_GIVEN TASK_
Every line of the material below should be repeated exactly.

[Start of RECORDED DATA]

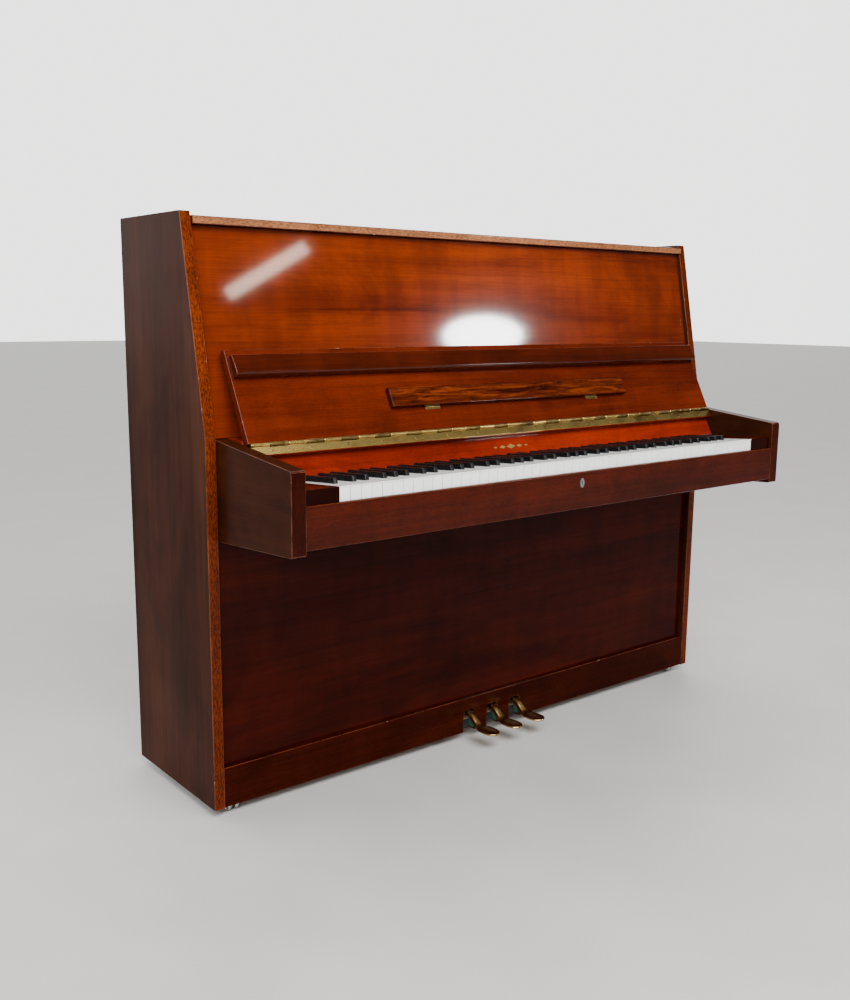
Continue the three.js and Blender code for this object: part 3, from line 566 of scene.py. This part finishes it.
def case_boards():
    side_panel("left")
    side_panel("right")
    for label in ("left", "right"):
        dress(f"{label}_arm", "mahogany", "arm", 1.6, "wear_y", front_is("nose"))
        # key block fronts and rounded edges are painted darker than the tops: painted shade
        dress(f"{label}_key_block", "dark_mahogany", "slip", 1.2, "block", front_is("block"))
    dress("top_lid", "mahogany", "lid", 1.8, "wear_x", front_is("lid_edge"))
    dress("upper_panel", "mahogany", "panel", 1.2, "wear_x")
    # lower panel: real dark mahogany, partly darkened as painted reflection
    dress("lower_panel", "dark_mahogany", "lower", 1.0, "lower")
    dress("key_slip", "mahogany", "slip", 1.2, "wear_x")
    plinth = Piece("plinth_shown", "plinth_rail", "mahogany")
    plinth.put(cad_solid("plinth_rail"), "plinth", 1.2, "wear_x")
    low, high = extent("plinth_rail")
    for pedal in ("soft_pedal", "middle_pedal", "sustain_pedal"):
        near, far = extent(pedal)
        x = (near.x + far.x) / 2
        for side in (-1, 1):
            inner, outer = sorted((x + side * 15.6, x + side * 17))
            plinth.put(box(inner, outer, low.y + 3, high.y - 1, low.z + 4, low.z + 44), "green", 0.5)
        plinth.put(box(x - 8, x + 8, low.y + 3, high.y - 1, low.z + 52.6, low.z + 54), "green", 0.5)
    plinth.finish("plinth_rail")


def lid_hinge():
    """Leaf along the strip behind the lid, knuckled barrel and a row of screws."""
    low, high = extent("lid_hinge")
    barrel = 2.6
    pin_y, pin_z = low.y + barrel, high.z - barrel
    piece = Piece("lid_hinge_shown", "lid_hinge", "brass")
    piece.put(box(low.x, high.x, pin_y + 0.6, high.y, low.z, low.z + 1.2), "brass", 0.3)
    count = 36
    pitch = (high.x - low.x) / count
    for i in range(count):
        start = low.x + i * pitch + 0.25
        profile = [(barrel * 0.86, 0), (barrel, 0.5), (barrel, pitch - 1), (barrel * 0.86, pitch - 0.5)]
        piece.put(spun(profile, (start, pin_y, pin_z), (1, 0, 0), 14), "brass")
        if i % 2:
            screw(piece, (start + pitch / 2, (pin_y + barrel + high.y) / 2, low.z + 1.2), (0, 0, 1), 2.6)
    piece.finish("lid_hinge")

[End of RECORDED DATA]

_RESPONSE FOR THIS EXERCISE_
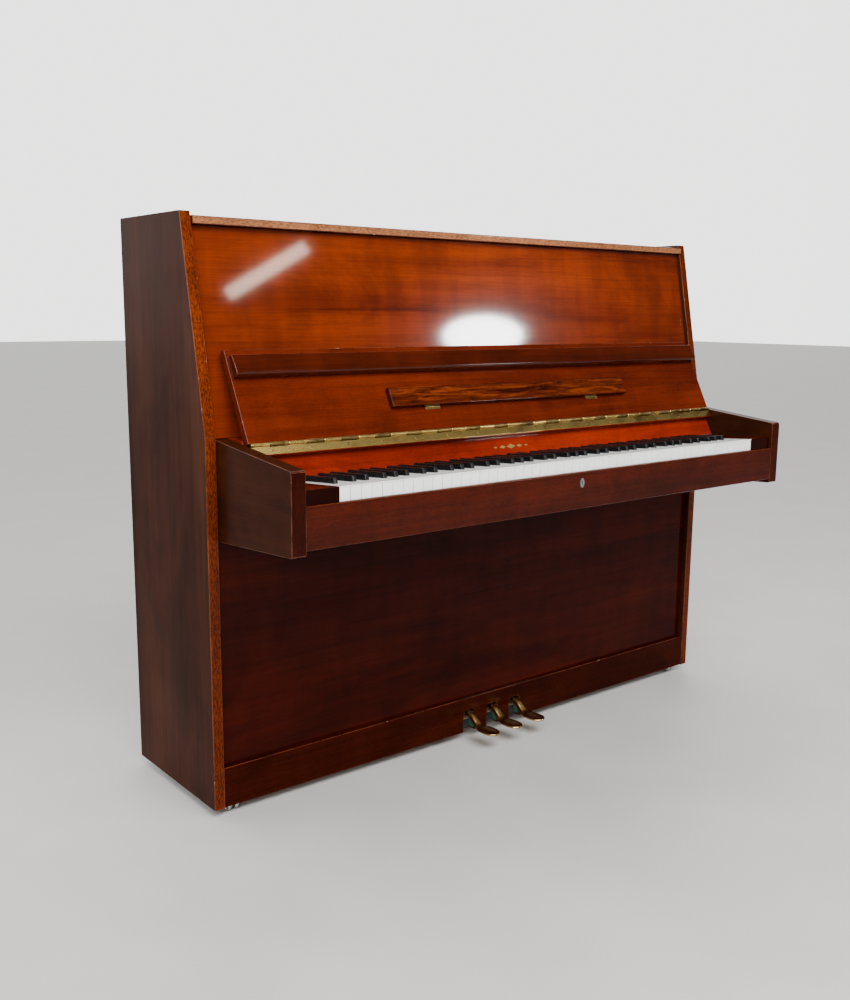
Continue the three.js and Blender code for this object: part 3, from line 566 of scene.py. This part finishes it.
def case_boards():
    side_panel("left")
    side_panel("right")
    for label in ("left", "right"):
        dress(f"{label}_arm", "mahogany", "arm", 1.6, "wear_y", front_is("nose"))
        # key block fronts and rounded edges are painted darker than the tops: painted shade
        dress(f"{label}_key_block", "dark_mahogany", "slip", 1.2, "block", front_is("block"))
    dress("top_lid", "mahogany", "lid", 1.8, "wear_x", front_is("lid_edge"))
    dress("upper_panel", "mahogany", "panel", 1.2, "wear_x")
    # lower panel: real dark mahogany, partly darkened as painted reflection
    dress("lower_panel", "dark_mahogany", "lower", 1.0, "lower")
    dress("key_slip", "mahogany", "slip", 1.2, "wear_x")
    plinth = Piece("plinth_shown", "plinth_rail", "mahogany")
    plinth.put(cad_solid("plinth_rail"), "plinth", 1.2, "wear_x")
    low, high = extent("plinth_rail")
    for pedal in ("soft_pedal", "middle_pedal", "sustain_pedal"):
        near, far = extent(pedal)
        x = (near.x + far.x) / 2
        for side in (-1, 1):
            inner, outer = sorted((x + side * 15.6, x + side * 17))
            plinth.put(box(inner, outer, low.y + 3, high.y - 1, low.z + 4, low.z + 44), "green", 0.5)
        plinth.put(box(x - 8, x + 8, low.y + 3, high.y - 1, low.z + 52.6, low.z + 54), "green", 0.5)
    plinth.finish("plinth_rail")


def lid_hinge():
    """Leaf along the strip behind the lid, knuckled barrel and a row of screws."""
    low, high = extent("lid_hinge")
    barrel = 2.6
    pin_y, pin_z = low.y + barrel, high.z - barrel
    piece = Piece("lid_hinge_shown", "lid_hinge", "brass")
    piece.put(box(low.x, high.x, pin_y + 0.6, high.y, low.z, low.z + 1.2), "brass", 0.3)
    count = 36
    pitch = (high.x - low.x) / count
    for i in range(count):
        start = low.x + i * pitch + 0.25
        profile = [(barrel * 0.86, 0), (barrel, 0.5), (barrel, pitch - 1), (barrel * 0.86, pitch - 0.5)]
        piece.put(spun(profile, (start, pin_y, pin_z), (1, 0, 0), 14), "brass")
        if i % 2:
            screw(piece, (start + pitch / 2, (pin_y + barrel + high.y) / 2, low.z + 1.2), (0, 0, 1), 2.6)
    piece.finish("lid_hinge")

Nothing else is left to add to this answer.